The brain is a body of nerves, synapses and stuff where a lot of things happen. It is located in the cranium or the skull. This is where one might say, our knowledge is stored physically. But there are states of mind that go beyond the plane of knowledge and ordinary perception. To be in full consciousness or in an awakened state is to realize that there is a reality that goes beyond what mere senses or regular cognition can speak of, and that the one who perceives this, this consciousness, is non-local. Truly, the exploration of the mind beyond logic, ego and into awakened consciousness can lead one to spirit.
No, I do not smoke anything to have such experiences. And before I sound any more esoteric, I do not claim to be in this state 24/7. But I will admit I have been there a few times, even if at other times I still get lost in the pull of everyday emotions and concerns. And yes, I still have blind spots and my ego can still want to be in control, and it still desires to win quite often. But the profound experience of awakening to the witness has made the landscape and contours of my inner life quite different. What used to be just thinking before seems to have moved toward the greater state of being consciously aware.
And all this has nothing to do with acquiring knowledge or achieving any intellectual feat. It has everything to do with not trying to grasp anything and letting things go.

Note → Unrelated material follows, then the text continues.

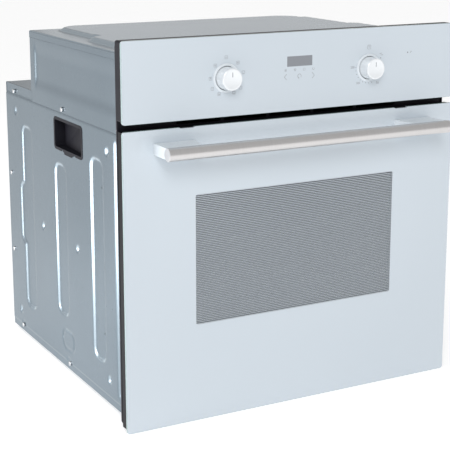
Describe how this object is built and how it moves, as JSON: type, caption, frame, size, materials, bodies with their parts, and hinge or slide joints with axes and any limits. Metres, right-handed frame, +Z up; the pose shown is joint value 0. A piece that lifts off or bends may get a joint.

The practice of emptying the mind and making room for the untainted, unblemished present unfolding is a spiritual exercise. You see things just as they are, without artifice or spin. A Japanese zen master could not have put it any simpler when he said, ‘”Don’t seek the truth; just drop your opinions.”
And what used to be a constant battle to escape the world and its attendant pains has become more and more an acceptance and accommodation of it.
If, as the saying goes, everything we do or experience happens within the confines of our head, we may as well awaken the mind-spirit to its eternal radiance and “borderlessness” so that the entire Universe and more can fit inside it.